Embellie pour les diplômés-chômeurs

Depuis dix ans, ils réclament dans la rue un emploi correspondant à leurs compétences. Après accord avec le gouvernement, ils ont suspendu leur mouvement.

Publié le 8 octobre 2006 Lecture : 4 minutes.

C’est un tournant dans l’interminable mouvement de protestation des diplômés-?chômeurs. Le 5 septembre, les services du Premier ministre et trois associations de défense parmi les plus virulentes (l’Union des cadres supérieurs au chômage, le groupe des docteurs Al-Amal et celui d’Al-Khoums) ont signé un accord qui met fin à « toute forme de protestation sur la voie publique ou devant les bâtiments et les administrations publiques ». En contrepartie, le gouvernement s’est engagé à aider les 865 militants dont les noms lui ont été fournis par les associations à trouver un emploi, dans le public ou le privé.

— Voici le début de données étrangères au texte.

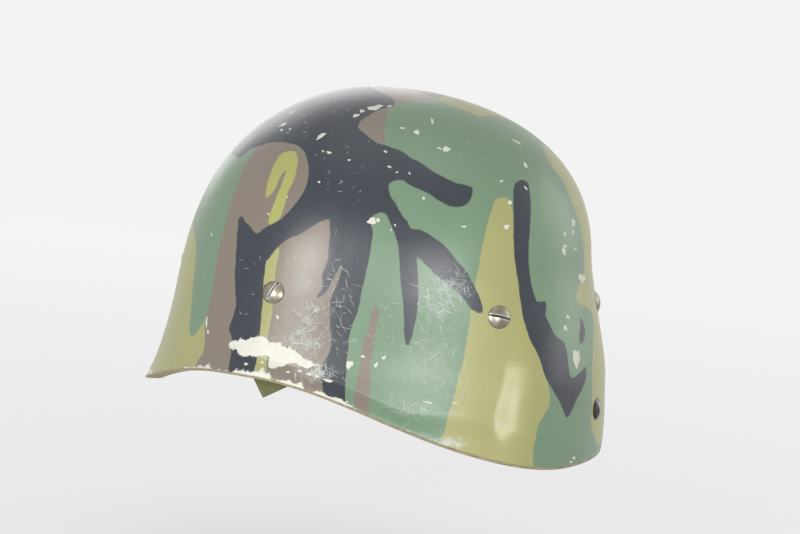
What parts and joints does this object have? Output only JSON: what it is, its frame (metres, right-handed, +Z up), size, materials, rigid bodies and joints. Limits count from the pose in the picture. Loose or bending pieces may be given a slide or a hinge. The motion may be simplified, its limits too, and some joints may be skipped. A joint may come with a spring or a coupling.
{
  "type": "combat helmet",
  "caption": "Moulded combat helmet with a flared brow and deep nape, domed screws, webbing suspension, leather headband and swinging chin strap.",
  "frame": {"origin": "centre of the helmet's footprint, on the plane that the brow and the two rear corners of the rim stand on", "axes": "+Z up to the crown, the wearer looks along -Y, +X is the wearer's left"},
  "size_m": [0.244, 0.2622, 0.1837],
  "materials": {
    "camo_paint": "hand-brushed camouflage enamel on a moulded laminate, satin, chipped",
    "bead": "matt resin bead",
    "screw_metal": "worn nickel",
    "dark_screw": "dark, tarnished",
    "nut_metal": "zinc plated",
    "washer_rubber": "matt",
    "webbing": "woven olive drab",
    "lace": "braided cord",
    "leather": "worn brown",
    "rivet_brass": "aged",
    "dark_steel": "blackened"
  },
  "bodies": {
    "shell": {"shell": "camo_paint", "edge_bead": "bead", "suspension_screws": "screw_metal", "nape_screws": "dark_screw", "suspension_nuts": "nut_metal", "nape_nuts": "nut_metal", "spacer_washers": "washer_rubber", "suspension_band": "webbing", "crown_strap_1": "webbing", "crown_strap_2": "webbing", "crown_strap_3": "webbing", "crown_strap_4": "webbing", "crown_strap_5": "webbing", "crown_strap_6": "webbing", "crown_lace": "lace", "headband": "leather", "headband_clips": "dark_steel", "headband_adjuster": "dark_steel", "nape_strap": "webbing", "nape_pad": "leather", "hanger_left": "dark_steel", "hanger_right": "dark_steel", "strap_rivets": "rivet_brass", "strap_tail": "webbing"},
    "chin_strap": {"end_plate_left": "dark_steel", "end_plate_right": "dark_steel", "chin_webbing": "webbing"},
    "ladder_buckle_left": {"ladder_buckle_left": "dark_steel"},
    "ladder_buckle_right": {"ladder_buckle_right": "dark_steel"},
    "chin_cup": {"chin_cup": "leather"}
  },
  "joints": [
    {"name": "strap_swing", "type": "hinge", "parent": "shell", "child": "chin_strap", "pos_m": [0, -0.05685, 0.04252], "axis": [1, 0, 0], "range_deg": [-94, 4]},
    {"name": "buckle_left_slide", "type": "slide", "parent": "chin_strap", "child": "ladder_buckle_left", "axis": [0, 0.9772, -0.2125], "range_m": [-0.008, 0.014]},
    {"name": "buckle_right_slide", "type": "slide", "parent": "chin_strap", "child": "ladder_buckle_right", "axis": [0, 0.9772, -0.2125], "range_m": [-0.008, 0.014]},
    {"name": "cup_slide", "type": "slide", "parent": "chin_strap", "child": "chin_cup", "axis": [1, 0, 0], "range_m": [-0.008, 0.008]}
  ]
}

Depuis le temps – presque dix ans – qu’ils manifestent avenue Mohammed-V, à Rabat, devant le Parlement (quand ils ne s’enchaînent pas à ses grilles), les diplômés-chômeurs font partie du décor. La police estime à neuf cents le nombre des manifestants « réguliers ». Leur mouvement a parfois été durement réprimé. Au début de l’année, six d’entre eux se sont immolés par le feu, mais ont heureusement pu être sauvés.
« On ne donne pas leur chance à des gens qui, comme moi, viennent d’un milieu populaire, explique Nadia Soufiani, 37 ans, docteur en géologie et membre du groupe Al-Amal. Dans un pays en développement qui a le plus urgent besoin de personnel hautement qualifié, c’est grave. Les laboratoires se vident parce que les jeunes ne sont pas incités à faire de la recherche. Des pays comme le Canada recrutent des docteurs, et c’est tout bénéfice pour eux puisqu’ils n’ont pas investi dans leur formation. » « Nous avons fait de gros sacrifices pour notre éducation. Aujourd’hui, nous voulons travailler pour notre pays et avoir un emploi digne de ce nom », confirme Mohamed el-Azahi, de l’Union des cadres supérieurs au chômage.

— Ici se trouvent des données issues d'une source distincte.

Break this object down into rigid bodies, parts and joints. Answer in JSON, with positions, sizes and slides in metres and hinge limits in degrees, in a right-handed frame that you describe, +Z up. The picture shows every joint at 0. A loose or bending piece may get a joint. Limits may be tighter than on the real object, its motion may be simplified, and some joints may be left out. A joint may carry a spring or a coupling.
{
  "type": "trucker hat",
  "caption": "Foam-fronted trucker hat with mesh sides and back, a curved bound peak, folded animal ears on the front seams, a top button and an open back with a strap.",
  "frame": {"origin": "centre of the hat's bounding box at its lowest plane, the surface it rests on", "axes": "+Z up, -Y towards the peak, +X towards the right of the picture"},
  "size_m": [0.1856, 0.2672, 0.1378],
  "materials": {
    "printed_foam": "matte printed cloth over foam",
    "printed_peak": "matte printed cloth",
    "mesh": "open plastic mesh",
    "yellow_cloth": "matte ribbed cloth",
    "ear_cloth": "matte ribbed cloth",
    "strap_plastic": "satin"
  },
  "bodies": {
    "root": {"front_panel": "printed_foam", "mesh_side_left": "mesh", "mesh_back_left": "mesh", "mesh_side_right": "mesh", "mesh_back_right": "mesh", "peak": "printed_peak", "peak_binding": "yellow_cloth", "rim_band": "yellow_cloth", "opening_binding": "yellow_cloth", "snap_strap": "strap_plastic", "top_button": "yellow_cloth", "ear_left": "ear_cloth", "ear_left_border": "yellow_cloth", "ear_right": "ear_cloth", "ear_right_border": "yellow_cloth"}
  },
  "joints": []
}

Problème : l’attachement obstiné des diplômés-chômeurs au secteur public – attesté par l’un de leurs slogans, à la vérité assez surréaliste : « la fonction publique ou la mort » – complique singulièrement les choses. Depuis la crise des années 1980 et les plans d’ajustement structurel imposés par le FMI, l’administration recrute beaucoup moins : 28 000 embauches par an au début des années 1980, 12 000 une décennie plus tard. Il y a vingt ans, le secteur privé était encore modeste et n’offrait que peu de perspectives d’embauches stables. Depuis, les choses ont quand même beaucoup changé.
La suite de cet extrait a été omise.